(Entries taken from a collection)
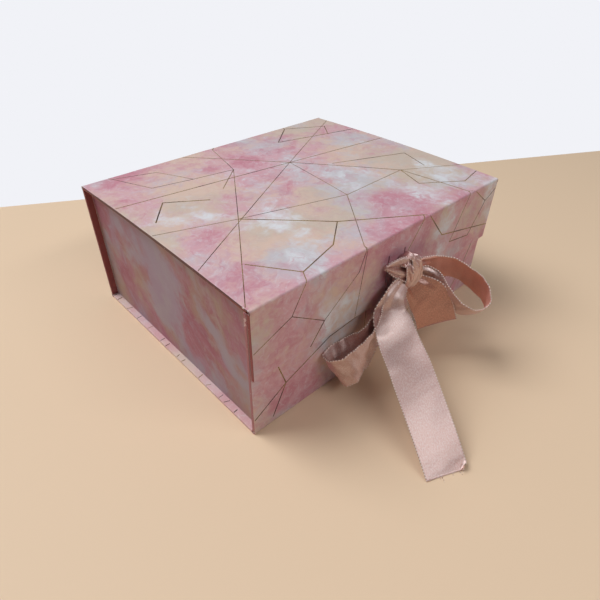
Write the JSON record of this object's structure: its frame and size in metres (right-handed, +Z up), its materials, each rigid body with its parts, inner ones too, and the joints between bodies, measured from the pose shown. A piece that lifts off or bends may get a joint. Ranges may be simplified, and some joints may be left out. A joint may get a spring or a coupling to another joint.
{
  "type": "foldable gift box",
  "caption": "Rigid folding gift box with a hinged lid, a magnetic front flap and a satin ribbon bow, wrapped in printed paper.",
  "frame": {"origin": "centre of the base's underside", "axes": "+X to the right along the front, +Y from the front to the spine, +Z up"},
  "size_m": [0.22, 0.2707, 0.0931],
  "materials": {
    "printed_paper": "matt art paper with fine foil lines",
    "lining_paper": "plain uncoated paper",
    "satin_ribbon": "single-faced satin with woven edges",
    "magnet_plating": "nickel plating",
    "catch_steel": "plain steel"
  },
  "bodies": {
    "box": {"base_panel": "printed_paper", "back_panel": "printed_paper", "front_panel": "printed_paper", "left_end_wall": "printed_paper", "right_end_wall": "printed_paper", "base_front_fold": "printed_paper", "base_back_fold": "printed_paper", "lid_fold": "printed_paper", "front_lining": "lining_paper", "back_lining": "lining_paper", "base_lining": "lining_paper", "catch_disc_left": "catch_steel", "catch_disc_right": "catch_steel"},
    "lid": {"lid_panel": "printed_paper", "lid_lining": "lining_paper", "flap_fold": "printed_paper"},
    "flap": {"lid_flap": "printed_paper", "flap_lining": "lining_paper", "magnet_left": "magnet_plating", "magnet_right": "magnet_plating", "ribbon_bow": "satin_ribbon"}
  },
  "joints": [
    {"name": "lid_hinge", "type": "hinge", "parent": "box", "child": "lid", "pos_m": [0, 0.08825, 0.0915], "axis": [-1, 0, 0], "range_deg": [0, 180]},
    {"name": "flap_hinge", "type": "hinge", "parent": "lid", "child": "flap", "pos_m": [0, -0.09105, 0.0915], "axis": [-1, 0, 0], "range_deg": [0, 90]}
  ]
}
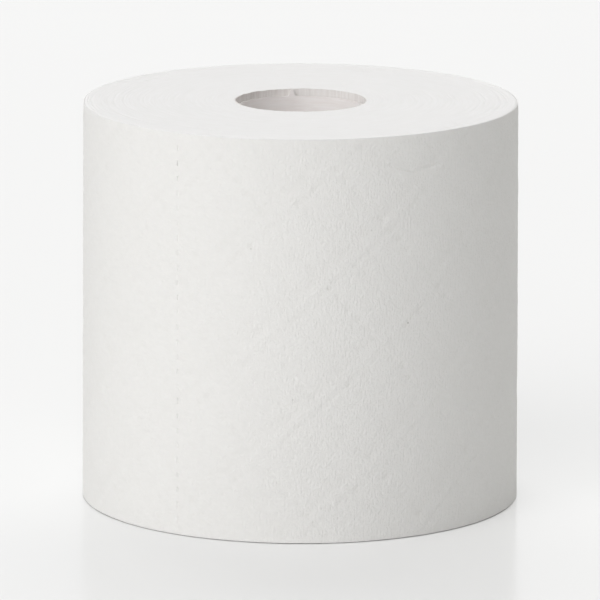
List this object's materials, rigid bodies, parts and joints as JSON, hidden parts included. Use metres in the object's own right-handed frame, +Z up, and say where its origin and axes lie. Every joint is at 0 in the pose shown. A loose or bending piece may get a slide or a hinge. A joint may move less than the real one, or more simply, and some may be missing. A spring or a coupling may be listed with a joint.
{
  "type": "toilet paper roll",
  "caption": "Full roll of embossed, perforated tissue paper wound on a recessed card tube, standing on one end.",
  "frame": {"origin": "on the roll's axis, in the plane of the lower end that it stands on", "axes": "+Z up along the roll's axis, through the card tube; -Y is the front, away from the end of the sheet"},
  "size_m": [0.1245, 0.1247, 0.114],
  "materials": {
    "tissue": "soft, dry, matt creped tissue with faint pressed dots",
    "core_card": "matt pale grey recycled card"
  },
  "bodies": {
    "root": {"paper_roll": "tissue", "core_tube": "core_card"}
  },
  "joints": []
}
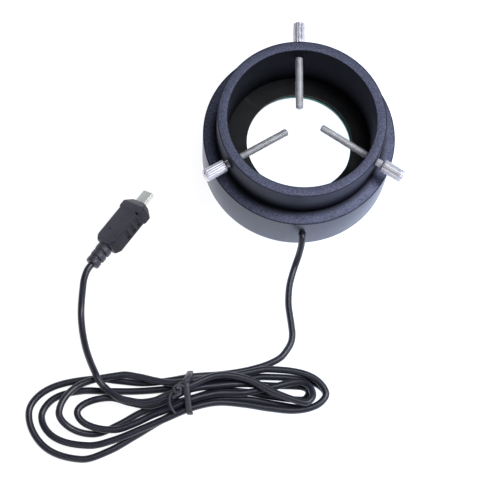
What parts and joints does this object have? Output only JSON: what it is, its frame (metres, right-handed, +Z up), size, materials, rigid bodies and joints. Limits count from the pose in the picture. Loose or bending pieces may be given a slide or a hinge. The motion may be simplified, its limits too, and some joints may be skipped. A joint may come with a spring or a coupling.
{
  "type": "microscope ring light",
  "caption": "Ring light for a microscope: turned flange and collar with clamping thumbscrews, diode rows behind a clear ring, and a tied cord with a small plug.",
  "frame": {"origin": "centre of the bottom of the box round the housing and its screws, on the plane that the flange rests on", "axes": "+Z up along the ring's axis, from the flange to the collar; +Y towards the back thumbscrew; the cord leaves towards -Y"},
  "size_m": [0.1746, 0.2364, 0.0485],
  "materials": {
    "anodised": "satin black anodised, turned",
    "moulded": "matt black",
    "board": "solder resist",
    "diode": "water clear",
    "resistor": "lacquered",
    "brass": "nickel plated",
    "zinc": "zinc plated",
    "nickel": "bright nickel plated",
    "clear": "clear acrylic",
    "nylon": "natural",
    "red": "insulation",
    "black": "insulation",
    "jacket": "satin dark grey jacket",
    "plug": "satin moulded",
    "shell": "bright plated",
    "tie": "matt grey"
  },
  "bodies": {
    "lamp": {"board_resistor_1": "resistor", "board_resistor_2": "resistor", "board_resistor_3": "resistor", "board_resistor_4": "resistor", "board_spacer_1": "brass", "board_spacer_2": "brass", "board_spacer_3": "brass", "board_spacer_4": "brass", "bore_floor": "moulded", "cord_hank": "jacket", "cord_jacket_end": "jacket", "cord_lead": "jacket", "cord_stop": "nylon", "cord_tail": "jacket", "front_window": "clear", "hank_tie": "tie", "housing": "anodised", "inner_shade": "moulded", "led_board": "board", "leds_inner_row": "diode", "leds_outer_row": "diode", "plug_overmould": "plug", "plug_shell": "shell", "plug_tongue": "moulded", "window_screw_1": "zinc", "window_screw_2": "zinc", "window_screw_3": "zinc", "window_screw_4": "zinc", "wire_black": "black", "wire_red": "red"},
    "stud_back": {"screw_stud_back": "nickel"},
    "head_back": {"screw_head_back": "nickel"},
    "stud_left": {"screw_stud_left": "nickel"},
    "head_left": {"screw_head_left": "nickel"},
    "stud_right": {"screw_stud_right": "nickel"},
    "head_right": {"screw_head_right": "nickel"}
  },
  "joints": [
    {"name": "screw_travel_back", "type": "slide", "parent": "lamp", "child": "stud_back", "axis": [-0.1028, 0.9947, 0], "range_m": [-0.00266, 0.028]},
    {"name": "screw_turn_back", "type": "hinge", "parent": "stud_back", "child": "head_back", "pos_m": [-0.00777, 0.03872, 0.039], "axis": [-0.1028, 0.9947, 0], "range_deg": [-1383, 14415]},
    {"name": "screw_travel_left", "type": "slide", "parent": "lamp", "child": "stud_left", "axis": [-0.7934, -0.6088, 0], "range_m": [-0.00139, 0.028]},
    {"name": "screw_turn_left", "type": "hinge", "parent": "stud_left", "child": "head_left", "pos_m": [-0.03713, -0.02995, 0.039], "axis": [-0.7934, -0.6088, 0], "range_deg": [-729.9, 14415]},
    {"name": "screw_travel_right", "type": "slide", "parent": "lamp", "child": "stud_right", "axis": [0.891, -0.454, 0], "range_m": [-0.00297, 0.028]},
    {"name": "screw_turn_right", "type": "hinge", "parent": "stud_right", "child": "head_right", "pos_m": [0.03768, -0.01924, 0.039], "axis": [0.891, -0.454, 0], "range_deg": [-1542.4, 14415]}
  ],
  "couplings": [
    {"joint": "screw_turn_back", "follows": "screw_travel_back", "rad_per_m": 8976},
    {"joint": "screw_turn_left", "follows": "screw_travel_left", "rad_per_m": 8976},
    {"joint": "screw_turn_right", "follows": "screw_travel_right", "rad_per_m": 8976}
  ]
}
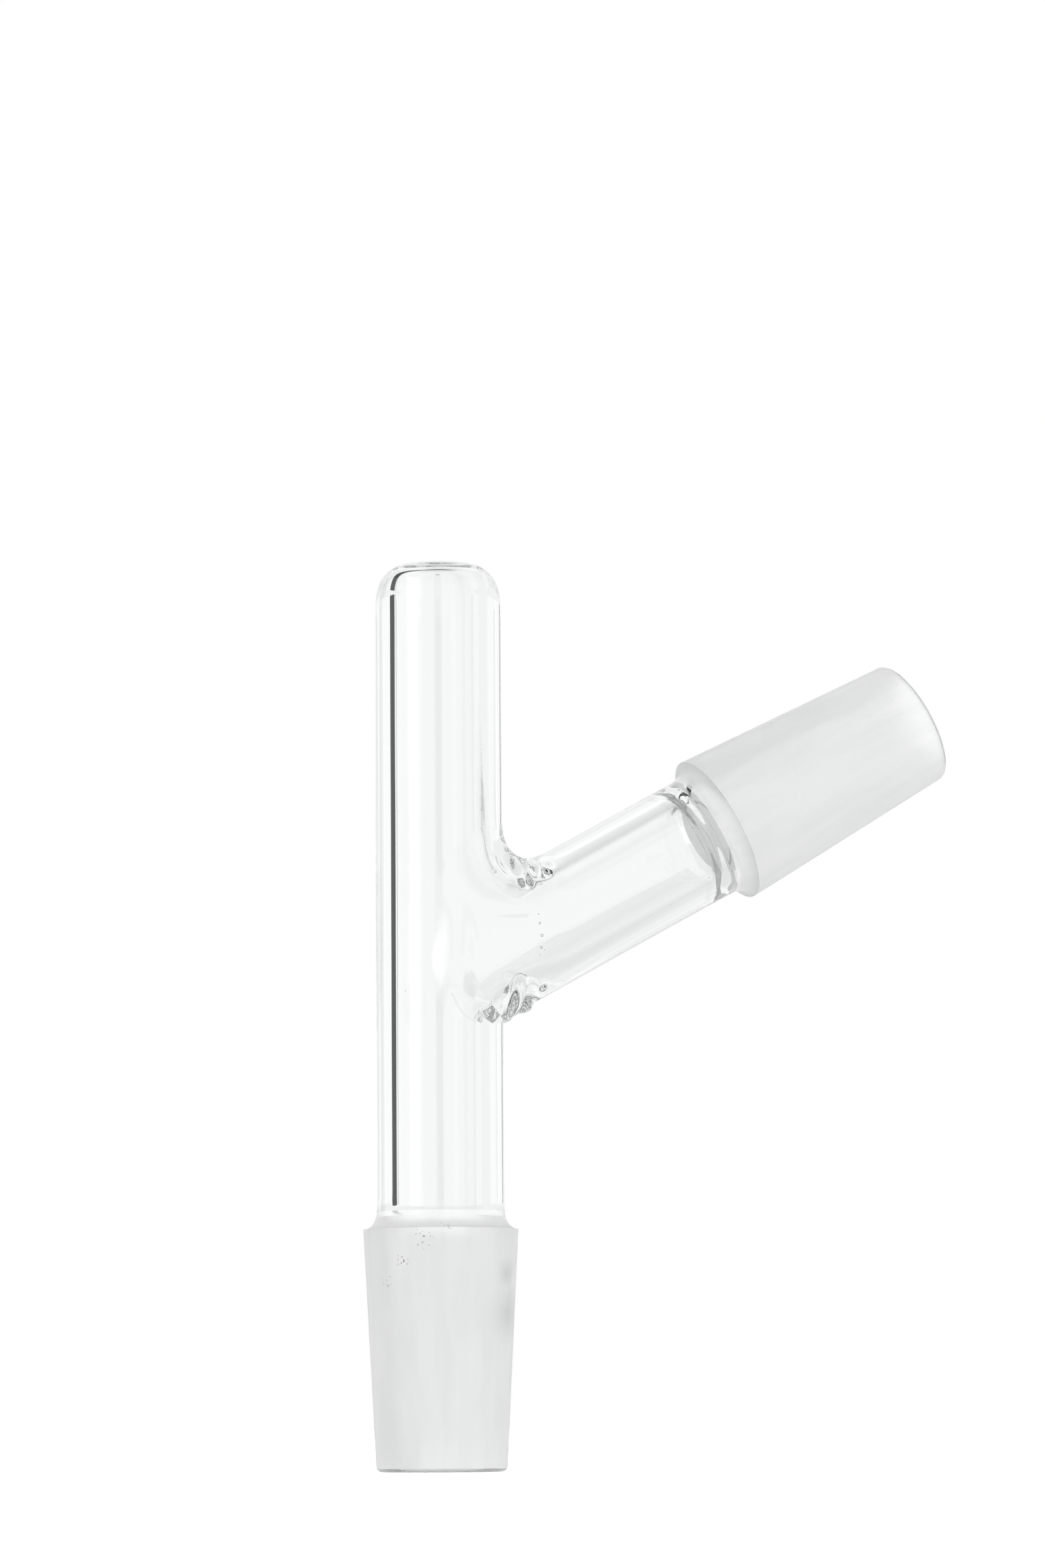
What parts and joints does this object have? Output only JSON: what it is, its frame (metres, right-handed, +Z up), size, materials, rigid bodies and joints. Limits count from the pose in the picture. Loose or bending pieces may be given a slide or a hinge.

■ THE TASK ■
Give the entries again in full, exactly as they are written.

■ EXERCISE RESULT ■
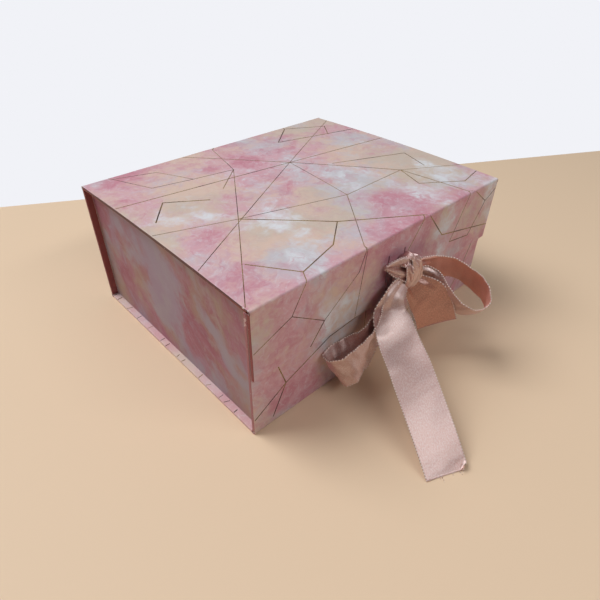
Write the JSON record of this object's structure: its frame and size in metres (right-handed, +Z up), its materials, each rigid body with its parts, inner ones too, and the joints between bodies, measured from the pose shown. A piece that lifts off or bends may get a joint. Ranges may be simplified, and some joints may be left out. A joint may get a spring or a coupling to another joint.
{
  "type": "foldable gift box",
  "caption": "Rigid folding gift box with a hinged lid, a magnetic front flap and a satin ribbon bow, wrapped in printed paper.",
  "frame": {"origin": "centre of the base's underside", "axes": "+X to the right along the front, +Y from the front to the spine, +Z up"},
  "size_m": [0.22, 0.2707, 0.0931],
  "materials": {
    "printed_paper": "matt art paper with fine foil lines",
    "lining_paper": "plain uncoated paper",
    "satin_ribbon": "single-faced satin with woven edges",
    "magnet_plating": "nickel plating",
    "catch_steel": "plain steel"
  },
  "bodies": {
    "box": {"base_panel": "printed_paper", "back_panel": "printed_paper", "front_panel": "printed_paper", "left_end_wall": "printed_paper", "right_end_wall": "printed_paper", "base_front_fold": "printed_paper", "base_back_fold": "printed_paper", "lid_fold": "printed_paper", "front_lining": "lining_paper", "back_lining": "lining_paper", "base_lining": "lining_paper", "catch_disc_left": "catch_steel", "catch_disc_right": "catch_steel"},
    "lid": {"lid_panel": "printed_paper", "lid_lining": "lining_paper", "flap_fold": "printed_paper"},
    "flap": {"lid_flap": "printed_paper", "flap_lining": "lining_paper", "magnet_left": "magnet_plating", "magnet_right": "magnet_plating", "ribbon_bow": "satin_ribbon"}
  },
  "joints": [
    {"name": "lid_hinge", "type": "hinge", "parent": "box", "child": "lid", "pos_m": [0, 0.08825, 0.0915], "axis": [-1, 0, 0], "range_deg": [0, 180]},
    {"name": "flap_hinge", "type": "hinge", "parent": "lid", "child": "flap", "pos_m": [0, -0.09105, 0.0915], "axis": [-1, 0, 0], "range_deg": [0, 90]}
  ]
}
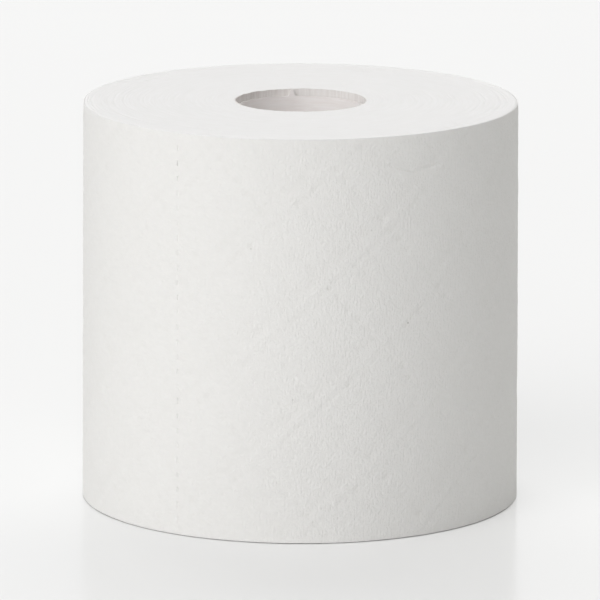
List this object's materials, rigid bodies, parts and joints as JSON, hidden parts included. Use metres in the object's own right-handed frame, +Z up, and say where its origin and axes lie. Every joint is at 0 in the pose shown. A loose or bending piece may get a slide or a hinge. A joint may move less than the real one, or more simply, and some may be missing. A spring or a coupling may be listed with a joint.
{
  "type": "toilet paper roll",
  "caption": "Full roll of embossed, perforated tissue paper wound on a recessed card tube, standing on one end.",
  "frame": {"origin": "on the roll's axis, in the plane of the lower end that it stands on", "axes": "+Z up along the roll's axis, through the card tube; -Y is the front, away from the end of the sheet"},
  "size_m": [0.1245, 0.1247, 0.114],
  "materials": {
    "tissue": "soft, dry, matt creped tissue with faint pressed dots",
    "core_card": "matt pale grey recycled card"
  },
  "bodies": {
    "root": {"paper_roll": "tissue", "core_tube": "core_card"}
  },
  "joints": []
}
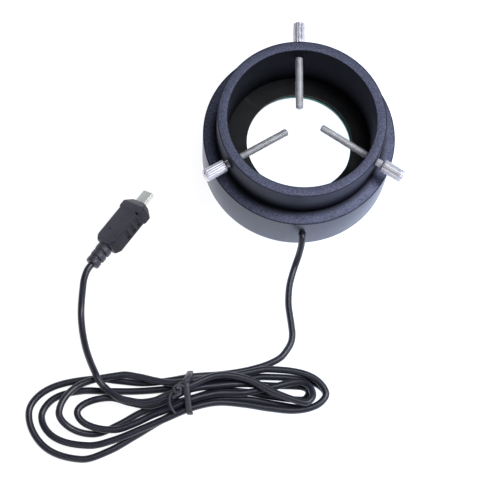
What parts and joints does this object have? Output only JSON: what it is, its frame (metres, right-handed, +Z up), size, materials, rigid bodies and joints. Limits count from the pose in the picture. Loose or bending pieces may be given a slide or a hinge. The motion may be simplified, its limits too, and some joints may be skipped. A joint may come with a spring or a coupling.
{
  "type": "microscope ring light",
  "caption": "Ring light for a microscope: turned flange and collar with clamping thumbscrews, diode rows behind a clear ring, and a tied cord with a small plug.",
  "frame": {"origin": "centre of the bottom of the box round the housing and its screws, on the plane that the flange rests on", "axes": "+Z up along the ring's axis, from the flange to the collar; +Y towards the back thumbscrew; the cord leaves towards -Y"},
  "size_m": [0.1746, 0.2364, 0.0485],
  "materials": {
    "anodised": "satin black anodised, turned",
    "moulded": "matt black",
    "board": "solder resist",
    "diode": "water clear",
    "resistor": "lacquered",
    "brass": "nickel plated",
    "zinc": "zinc plated",
    "nickel": "bright nickel plated",
    "clear": "clear acrylic",
    "nylon": "natural",
    "red": "insulation",
    "black": "insulation",
    "jacket": "satin dark grey jacket",
    "plug": "satin moulded",
    "shell": "bright plated",
    "tie": "matt grey"
  },
  "bodies": {
    "lamp": {"board_resistor_1": "resistor", "board_resistor_2": "resistor", "board_resistor_3": "resistor", "board_resistor_4": "resistor", "board_spacer_1": "brass", "board_spacer_2": "brass", "board_spacer_3": "brass", "board_spacer_4": "brass", "bore_floor": "moulded", "cord_hank": "jacket", "cord_jacket_end": "jacket", "cord_lead": "jacket", "cord_stop": "nylon", "cord_tail": "jacket", "front_window": "clear", "hank_tie": "tie", "housing": "anodised", "inner_shade": "moulded", "led_board": "board", "leds_inner_row": "diode", "leds_outer_row": "diode", "plug_overmould": "plug", "plug_shell": "shell", "plug_tongue": "moulded", "window_screw_1": "zinc", "window_screw_2": "zinc", "window_screw_3": "zinc", "window_screw_4": "zinc", "wire_black": "black", "wire_red": "red"},
    "stud_back": {"screw_stud_back": "nickel"},
    "head_back": {"screw_head_back": "nickel"},
    "stud_left": {"screw_stud_left": "nickel"},
    "head_left": {"screw_head_left": "nickel"},
    "stud_right": {"screw_stud_right": "nickel"},
    "head_right": {"screw_head_right": "nickel"}
  },
  "joints": [
    {"name": "screw_travel_back", "type": "slide", "parent": "lamp", "child": "stud_back", "axis": [-0.1028, 0.9947, 0], "range_m": [-0.00266, 0.028]},
    {"name": "screw_turn_back", "type": "hinge", "parent": "stud_back", "child": "head_back", "pos_m": [-0.00777, 0.03872, 0.039], "axis": [-0.1028, 0.9947, 0], "range_deg": [-1383, 14415]},
    {"name": "screw_travel_left", "type": "slide", "parent": "lamp", "child": "stud_left", "axis": [-0.7934, -0.6088, 0], "range_m": [-0.00139, 0.028]},
    {"name": "screw_turn_left", "type": "hinge", "parent": "stud_left", "child": "head_left", "pos_m": [-0.03713, -0.02995, 0.039], "axis": [-0.7934, -0.6088, 0], "range_deg": [-729.9, 14415]},
    {"name": "screw_travel_right", "type": "slide", "parent": "lamp", "child": "stud_right", "axis": [0.891, -0.454, 0], "range_m": [-0.00297, 0.028]},
    {"name": "screw_turn_right", "type": "hinge", "parent": "stud_right", "child": "head_right", "pos_m": [0.03768, -0.01924, 0.039], "axis": [0.891, -0.454, 0], "range_deg": [-1542.4, 14415]}
  ],
  "couplings": [
    {"joint": "screw_turn_back", "follows": "screw_travel_back", "rad_per_m": 8976},
    {"joint": "screw_turn_left", "follows": "screw_travel_left", "rad_per_m": 8976},
    {"joint": "screw_turn_right", "follows": "screw_travel_right", "rad_per_m": 8976}
  ]
}
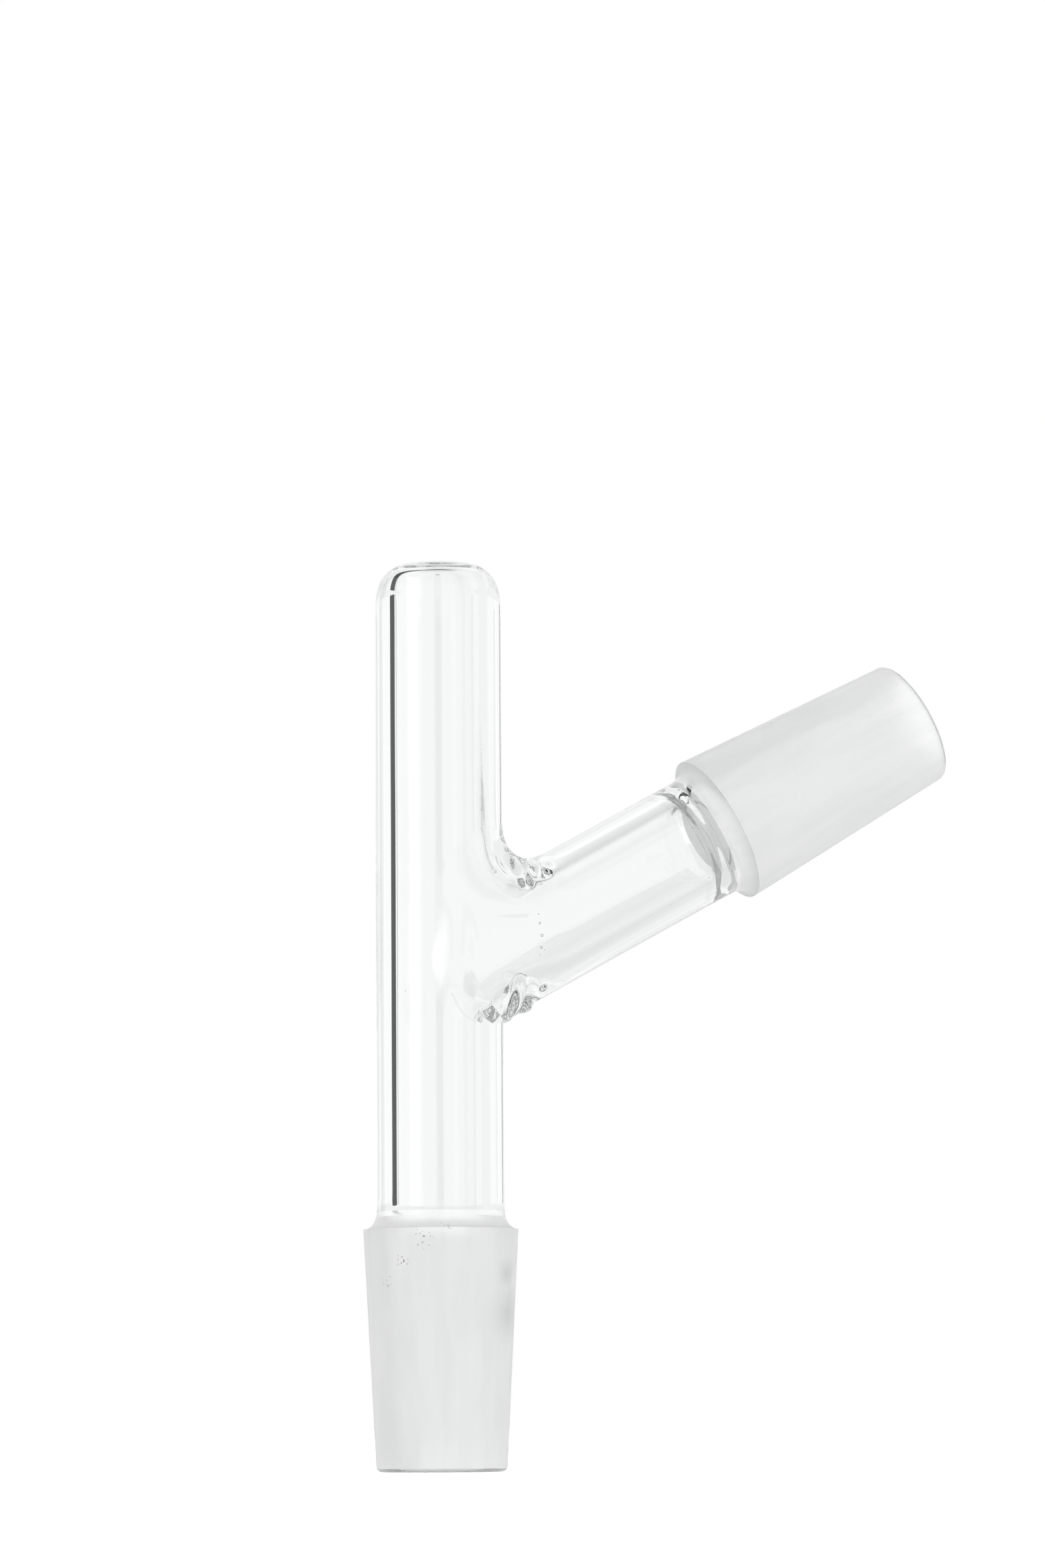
What parts and joints does this object have? Output only JSON: what it is, its frame (metres, right-handed, +Z up), size, materials, rigid bodies and joints. Limits count from the pose in the picture. Loose or bending pieces may be given a slide or a hinge.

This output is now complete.